Tomatillos - 4 medium
Red chili powder - 2 tbsp
Mustard powder - 2 tbsp
Salt - 2 tbsp
Oil - 2 tbsp
Vinegar (Lemon juice)- 1 tsp
  • Remove the outer papery skin around the tomatillos and rinse them thoroughly. They tend to be sticky, so make sure to thoroughly clean them. Dry them completely, before finely dicing them.
  • In a clean, dry dish, add chili powder, mustard powder (grind mustard seeds in the spice grinder or blender) and salt. Mix well.
  • Add vinegar, tomato pieces and oil (you can use any oil sesame seed oil, vegetable, canola etc.). Mix well with a clean, dry spoon.
  • Let it sit for atleast 1 whole day and enjoy the spicy pachadi with plain rice and dal.
You can find Dosa avakai recipe from Sailu's Kitchen here.
I made the pickle in a steel dish and I transfered into a sterile glass bottle after 1 day. Vinegar is added to keep veggie pieces crisp longer (Mom's tip) and also for that extra zing (my tip :0)
This is my entry to Pooja's Vegetable of the Week series, over at Creative Ideas.

January 04, 2007

Ratatouille: WCC - Stew

As I was looking for a “Stew recipe” for this month’s Weekend Cookbook Challenge (WCC), I saw this colorful, full of veggies stew in my “Best Ever Vegetarian Cookbook” (edited by Nicola Graimes). Name of the dish sounded a little funny, Ratatouille, so I decided to do a little digging and this is what I found out from wikipedia.
The name of the dish appears to have derived from the French verb touiller, to stir, although the root of the first element "rat-" is a slang from the French Army meaning chunky stew. The word ratatouille has also come to be used in non-culinary contexts in English to refer to a (generally colourful) mixture of any kind. Ratatouille is a traditional French Provençal stewed vegetable dish which can be served as a meal on its own (accompanied by rice, potatoes, or simply French bread), or as a side dish.
There is a also a animated movie being made with the same name. More info and story here.
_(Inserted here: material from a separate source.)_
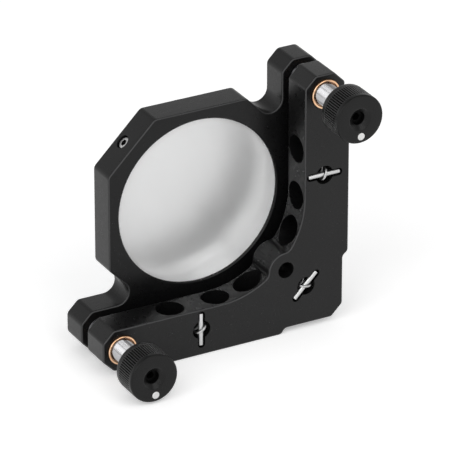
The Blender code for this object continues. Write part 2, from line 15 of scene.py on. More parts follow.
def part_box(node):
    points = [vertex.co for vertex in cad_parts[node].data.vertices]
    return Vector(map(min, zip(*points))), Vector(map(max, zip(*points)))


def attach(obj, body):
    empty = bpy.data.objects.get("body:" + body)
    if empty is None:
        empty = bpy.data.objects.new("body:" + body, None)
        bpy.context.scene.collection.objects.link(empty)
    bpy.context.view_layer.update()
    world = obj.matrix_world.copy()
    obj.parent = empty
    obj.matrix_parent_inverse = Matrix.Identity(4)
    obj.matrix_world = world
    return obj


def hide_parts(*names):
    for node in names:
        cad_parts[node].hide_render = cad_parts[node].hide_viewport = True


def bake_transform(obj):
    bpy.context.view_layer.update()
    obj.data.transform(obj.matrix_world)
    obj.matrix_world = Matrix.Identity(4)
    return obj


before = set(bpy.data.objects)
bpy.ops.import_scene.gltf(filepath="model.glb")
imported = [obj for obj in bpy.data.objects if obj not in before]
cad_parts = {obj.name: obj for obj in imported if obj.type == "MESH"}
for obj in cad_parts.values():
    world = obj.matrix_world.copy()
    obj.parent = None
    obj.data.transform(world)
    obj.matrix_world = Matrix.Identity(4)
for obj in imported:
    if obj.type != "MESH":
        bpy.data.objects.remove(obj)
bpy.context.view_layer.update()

# Camera, fitted to the photograph, round the point where the optic's axis meets the front plate
CAMERA_TURN = math.radians(-28.435)
CAMERA_TILT = math.radians(26.461)
CAMERA_DISTANCE = 1.2555
CAMERA_RIGHT = 0.007116
CAMERA_UP = -0.006386
LENS_MM = 368.4

# Plate outlines
ARM_INNER = 0.026
ARM_OUTER = 0.0383
ARM_END = 0.03625
AXIS_TO_PAD = 0.03995
INNER_END_CHAMFER = 0.0033
OUTER_END_CHAMFER = 0.00335
CORNER_CHAMFER = 0.0034
PAD_HALF = 0.0182
PAD_STEP_RUN = 0.0028
PLATE_ROUNDING = 0.0005
REAR_CORNER_CUT = 0.0005
FRONT_CORNER_CUT = 0.0008
BOSS_OFFSET = 0.02025
BOSS_RADIUS = 0.0053
BOSS_FILLET = 0.0025
RING_HALF = 0.02745
RING_CHAMFER = 0.01428
RING_SHOULDER = 0.01507
NOTCH_RADIUS = 0.0036

# Holes
BORE_RADIUS = 0.0257
BORE_CUT_DEPTH = 0.02
LIP_RADIUS = 0.02435
LIP_THICK = 0.0008
LIP_CHAMFER = 0.0003
LIP_CUT_HEIGHT = 0.01
MOUNT_STATIONS = (0.0134, -0.0006, -0.0107)
MOUNT_HOLE_RADIUS = 0.0023
MOUNT_CUT_OUTER = 0.05  # where the cut ends, from the optic's axis
MOUNT_CUT_INNER = 0.013
COUNTERBORE_RADIUS = 0.004
COUNTERBORE_FLOOR = 0.006
BOSS_HOLE_RADIUS = 0.0024
SPRING_HOLE_RADIUS = 0.0027
SLOT_LENGTH = 0.0111
SLOT_WIDTH = 0.0022
SLOT_DEPTH = 0.0016
SEAT_POCKET_RADIUS = 0.0038
SEAT_POCKET_DEPTH = 0.0037
SET_SCREW_HOLE_RADIUS = 0.002
SET_SCREW_HOLE_LENGTH = 0.008
BUSHING_CLEARANCE = 0.0001
BALL_CLEARANCE = 0.0003
THROUGH = 0.03  # length of a cut through a plate

# Optic
GLASS_BEVEL = 0.0005
GLASS_IOR = 1.46
COATING_RADIUS = 0.0247
COATING_BACK = 0.00001
COATING_FRONT = 0.00003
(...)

Eggplant – 1, roughly chopped
Zucchini – 2, roughly chopped
Onions – 2, sliced
Green pepper – 1, chopped
Red pepper – 1, chopped
Chopped tomatoes – 1 15 oz. can
Garlic cloves – 2
Red pepper flakes – 1 tsp (or to taste)
Fresh thyme – 1 sprig (I used dried thyme)
Fresh rosemary – 1 sprig (I used dried)
Coriander seeds – 1 tsp, crushed
Basil leaves - 8, torn
Salt & Pepper – to taste

  • Sprinkle eggplant and zucchini pieces with salt, then put them in a colander with a plate and a weight on top to extract the bitter juices. Leave for about 30 minutes.
  • Heat 4tbsp olive oil (recipe called for 2/3 cups oil, I reduced it to 4tbsp, you may want to use even less oil) in a large saucepan, saute onions for 6-7 minutes or until just softened, add garlic and cook for 2 minutes.
  • Rinse the eggplant and zucchini pieces and pat dry with a clean dish towel. Add these to the pan along with the peppers, increase the heat and saute until the peppers are just turning brown, about 8-10 minutes.
  • Add the herbs and coriander seeds, cover and cook gently for about 20-30 minutes.
  • Add the tomatoes and season with salt and pepper. Cook gently for a further 10 minutes, until the veggies are soft but not mushy.
  • Remove the sprigs of rosemary and thyme herbs. Stir in the torn basil leaves and check the seasoning. Leave to cool slightly and serve warm or cold.
This recipe is adapted from The Greatest Ever Vegetarian Cookbook, Edited by Nicola Graimes.